Por Allyne Fiorentino
“Então ela declarou-lhe que não tivesse medo de nada. Nada aconteceria...”
A cartomante - Machado de Assis.
Embora eu acredite que os fenômenos naturais sejam por si só especialmente divinos, às vezes, é impossível não se deixar levar pelas nossas próprias tessituras mentais em busca de uma unidade que nos escapa pela fluidez. Essas explicações bárbaras me pegaram de surpresa ontem à noite e, desde então, estou travando essa luta interna com meu próprio vislumbre.
Mas antes que eu resolva
me embrenhar nesse embate nada original, me acompanhem nessa trajetória: há 800
anos, portanto em 1220, ano em que apareceu no céu uma estrela descomunalmente
grande, a igreja católica canonizava São Bento de Núrsia, monge que
praticamente fundou nossa organização social e política cristã. Seu projeto
civilizatório resgata os valores cristãos que estavam “esquecidos”. O monge (leia-se
a sociedade) deveria ser “não soberbo, não violento, não comilão, não
dorminhoco, não preguiçoso, não detrator, não murmurador". Fosse Bento
mais bárbaro ou mais observador, ele teria vaticinado que sua tentativa
civilizatória falharia miseravelmente. Um dos milagres que fez de Bento um
santo foi não beber uma taça de vinho envenenada (pasmem!) por seus próprios
companheiros de monastério.
Há poucos anos, o Papa
Bento XVI renunciou ao seu papado (coisa que deixou perplexos todos que estavam
acostumados a ver papas mortos antes de rebelarem) e, dizem as “más línguas”,
que sua renúncia tem a ver com todas as coisas ruins que ele via dentro do
Vaticano e que o levou ao limite. Um suposto mordomo teria roubados documentos
pessoais e estaria escrevendo um livro sobre ele. Bom, de Bento a Bento parece
que nada mudou.
1220 anos antes de Bento ser
considerado santo por seu milagre de não beber do veneno do próprio monastério,
a mesma grande estrela guiou os três reis magos em direção ao rei dos judeus.

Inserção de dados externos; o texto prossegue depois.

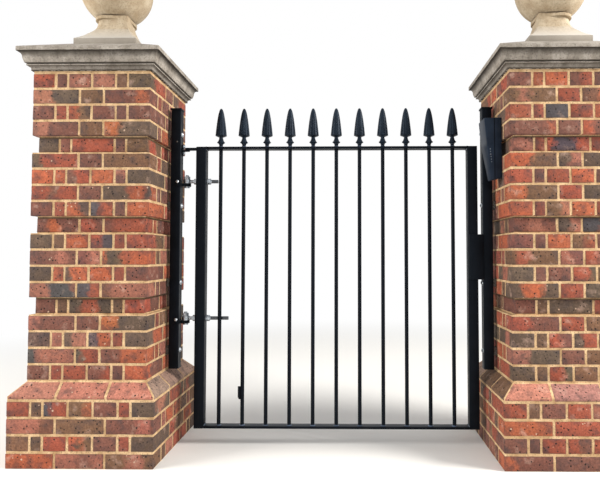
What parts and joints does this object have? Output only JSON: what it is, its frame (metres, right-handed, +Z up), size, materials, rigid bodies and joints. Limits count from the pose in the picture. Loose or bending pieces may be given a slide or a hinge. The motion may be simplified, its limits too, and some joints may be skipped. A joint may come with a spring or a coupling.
{
  "type": "wrought iron driveway gate with brick piers",
  "caption": "Single-leaf vertical-bar iron gate with fluted spear railheads, hung on steel posts between brick piers with moulded stone caps and ball finials.",
  "frame": {"origin": "ground level, middle of the opening and of the piers' depth", "axes": "+X across the opening to the latch side, +Y towards the house (the side the leaf opens to), +Z up"},
  "size_m": [2.8776, 0.665, 2.495],
  "materials": {
    "brickwork": null,
    "cap_stone": null,
    "finial_stone": null,
    "black_painted_steel": "satin black paint",
    "black_cast_iron": "satin black paint on castings",
    "galvanised_steel": "bright zinc plating"
  },
  "bodies": {
    "piers_and_posts": {"left_pier": "brickwork", "left_cap": "cap_stone", "left_finial_base": "finial_stone", "left_finial_ball": "finial_stone", "right_pier": "brickwork", "right_cap": "cap_stone", "right_finial_base": "finial_stone", "right_finial_ball": "finial_stone", "hinge_post": "black_painted_steel", "hinge_post_packers": "galvanised_steel", "hinge_post_bolts": "galvanised_steel", "latch_post": "black_painted_steel", "latch_post_packers": "galvanised_steel", "latch_post_bolts": "galvanised_steel", "lower_hinge_bracket": "black_painted_steel", "upper_hinge_bracket": "black_painted_steel", "lower_hinge_pin": "galvanised_steel", "upper_hinge_pin": "galvanised_steel", "top_pivot_bracket": "black_painted_steel", "strike_plate": "black_painted_steel", "entry_housing": "black_painted_steel"},
    "leaf": {"hinge_stile": "black_painted_steel", "latch_stile": "black_painted_steel", "top_rail": "black_painted_steel", "bottom_rail": "black_painted_steel", "lower_eye_bolt": "galvanised_steel", "upper_eye_bolt": "galvanised_steel", "top_pivot_arm": "black_painted_steel", "bar_tab": "black_painted_steel", "bar_01": "black_painted_steel", "bar_02": "black_painted_steel", "bar_03": "black_painted_steel", "bar_04": "black_painted_steel", "bar_05": "black_painted_steel", "bar_06": "black_painted_steel", "bar_07": "black_painted_steel", "bar_08": "black_painted_steel", "bar_09": "black_painted_steel", "bar_10": "black_painted_steel", "bar_11": "black_painted_steel", "railhead_01": "black_cast_iron", "railhead_02": "black_cast_iron", "railhead_03": "black_cast_iron", "railhead_04": "black_cast_iron", "railhead_05": "black_cast_iron", "railhead_06": "black_cast_iron", "railhead_07": "black_cast_iron", "railhead_08": "black_cast_iron", "railhead_09": "black_cast_iron", "railhead_10": "black_cast_iron", "railhead_11": "black_cast_iron"}
  },
  "joints": [
    {"name": "leaf_hinge", "type": "hinge", "parent": "piers_and_posts", "child": "leaf", "pos_m": [-0.74, 0.0125, 0.9775], "axis": [0, 0, 1], "range_deg": [0, 90]}
  ]
}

Jesus, em outras palavras, também era um grande civilizador por assim dizer,
pois tudo aquilo que parecia bárbaro precisava ser amansado. Entre o grande
evento do nascimento de Jesus e o nascimento de Bento decorreram cerca de 500
anos. Mais ou menos mil anos depois do nascimento de Bento, outra viagem
“civilizatória” chegaria à América. Nossa tentativa de civilidade é cheia de
histórias com finais infelizes.
E chegamos a 2020, ano em que uma pandemia,
que nada tinha de imprevista, tomou conta do mundo. Apesar de todas as mazelas
pelas quais já passamos, não estávamos preparados. Fôssemos mais bárbaros e
observadores, teríamos entendido que nosso projeto de sociedade continua
falhando miseravelmente. Que o grande projeto de humanidade excluiu, ora vejam,
os humanos. Estamos apenas navegando, à deriva, na nossa grande colcha humana
com entrecruzamentos coincidentes. Li, e essa foi a notícia que me surpreendeu,
que em 21 de dezembro acontecerá a conjunção dos planetas Júpiter e Saturno, o
que dará a impressão de uma megaestrela no céu. A mesma que iluminou aqueles
que santificaram Bento, a mesma que pode ter iluminado Jesus.
É preciso admitir que
entremeadas na grossa tessitura de nossas vidas, há tantas coincidências
estranhas. Arrisco dizer que metade daquilo que sustenta esse tecido
existencial são esses acontecimentos entrecruzados que nos figuram um rastro de
além.
Se por um momento estivéssemos na pele de Camilo e olhássemos nos olhos de uma cartomante indagando: A estrela de Belém é um bom presságio para nós que sofremos tanto ao longo desse ano de 2020? Ela certamente diria: Não tenha medo de nada. Nada de ruim acontecerá.